Test your understanding with these comprehensive practice problems.

Problem 1: Single-Level Page Table

A system has a 24-bit virtual address space and 16-bit physical address space. Pages are 512 bytes. Each PTE contains the frame number plus 4 control bits. (a) How many virtual pages exist? (b) What is the minimum PTE size? (c) What is the page table size?

(a) Virtual Pages:

Page size = 512 bytes = 2^9 bytes
Offset bits = 9
VPN bits = 24 - 9 = 15 bits
Virtual pages = 2^15 = 32,768 pages

(b) Minimum PTE Size:

Physical frames = 2^16 / 2^9 = 2^7 = 128 frames
PFN bits = 7 bits
Control bits = 4 bits
Total = 7 + 4 = 11 bits → 2 bytes minimum

(c) Page Table Size:

Page Table = 32,768 entries × 2 bytes = 65,536 bytes = 64 KB

Problem 2: Two-Level Paging Design

Design a two-level page table for a system with 32-bit addresses and 8KB pages. PTEs are 4 bytes. Each inner page table should fit in exactly one page. How should the virtual address be divided?
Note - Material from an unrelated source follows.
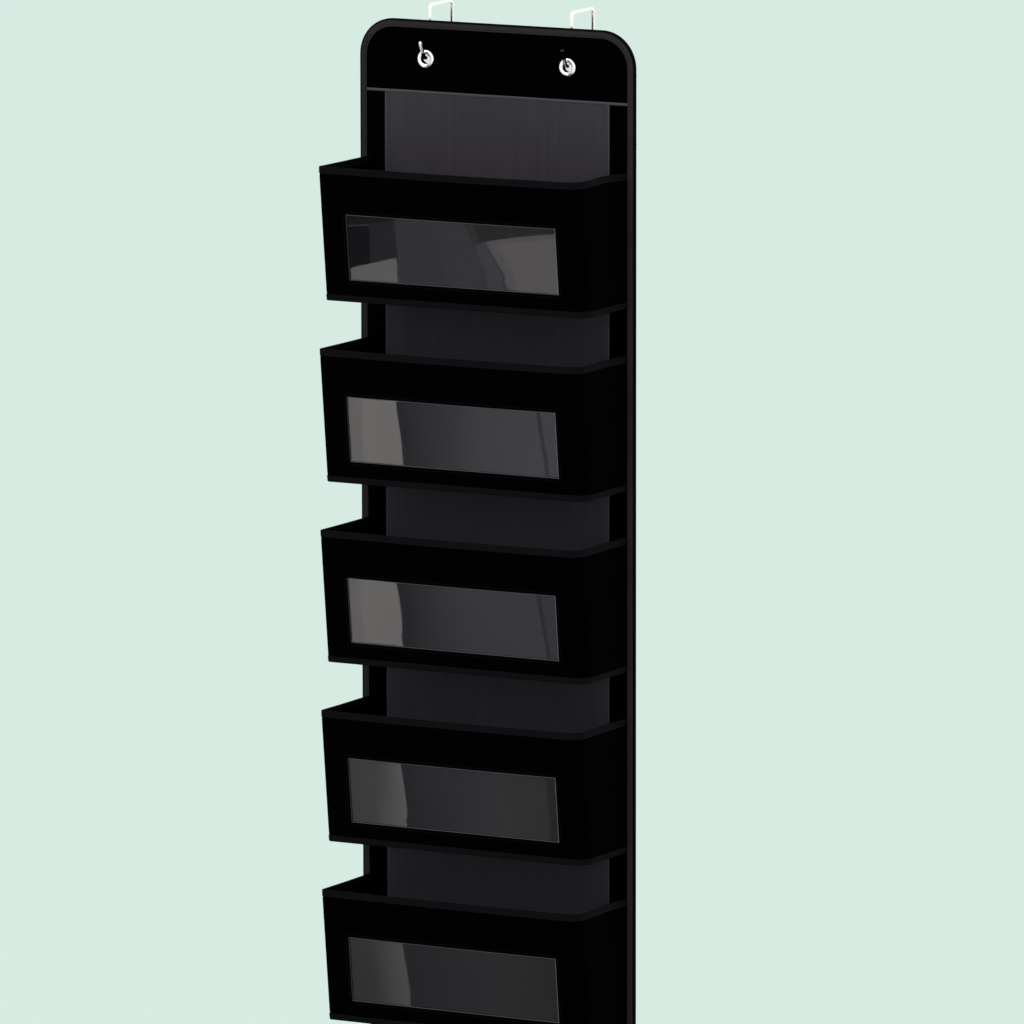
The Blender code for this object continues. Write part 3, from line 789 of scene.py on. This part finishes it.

Step 1: Calculate offset bits:

Page size = 8 KB = 8192 bytes = 2^13 bytes
Offset bits = 13

Step 2: PTEs per inner table:

PTEs per page = 8192 / 4 = 2048 = 2^11
Inner index bits = 11

Step 3: Outer index:

VPN bits = 32 - 13 = 19 bits
Outer index bits = 19 - 11 = 8 bits

Address Division:

| Outer (8)  | Inner (11) | Offset (13) |
   8 bits      11 bits       13 bits

Verification:

Outer table: 2^8 = 256 entries × 4 bytes = 1 KB
Each inner table: 2^11 = 2048 entries × 4 bytes = 8 KB ✓

Problem 3: Comparing Page Sizes

A 64-bit system (48-bit virtual, 40-bit physical) uses 8-byte PTEs with 4-level paging. Compare the page table hierarchy for (a) 4KB pages and (b) 16KB pages. How many entries per table? How many levels could potentially be eliminated?

(a) 4KB Pages:

Offset bits = 12
VPN bits = 48 - 12 = 36 bits
Entries per table = 4096 / 8 = 512 = 2^9
Levels needed = 36 / 9 = 4 levels exactly

(b) 16KB Pages:

Offset bits = 14
VPN bits = 48 - 14 = 34 bits
Entries per table = 16384 / 8 = 2048 = 2^11
Levels needed = ceil(34 / 11) = ceil(3.09) = 4 levels

Bit distribution: 12 + 11 + 11 + 14 = 48
  (or 1 + 11 + 11 + 11 + 14 with tiny top level)

Key insight: 16KB pages reduce table depth slightly but the 4-level structure remains. However, each table covers more address space, reducing total table count for sparse mappings.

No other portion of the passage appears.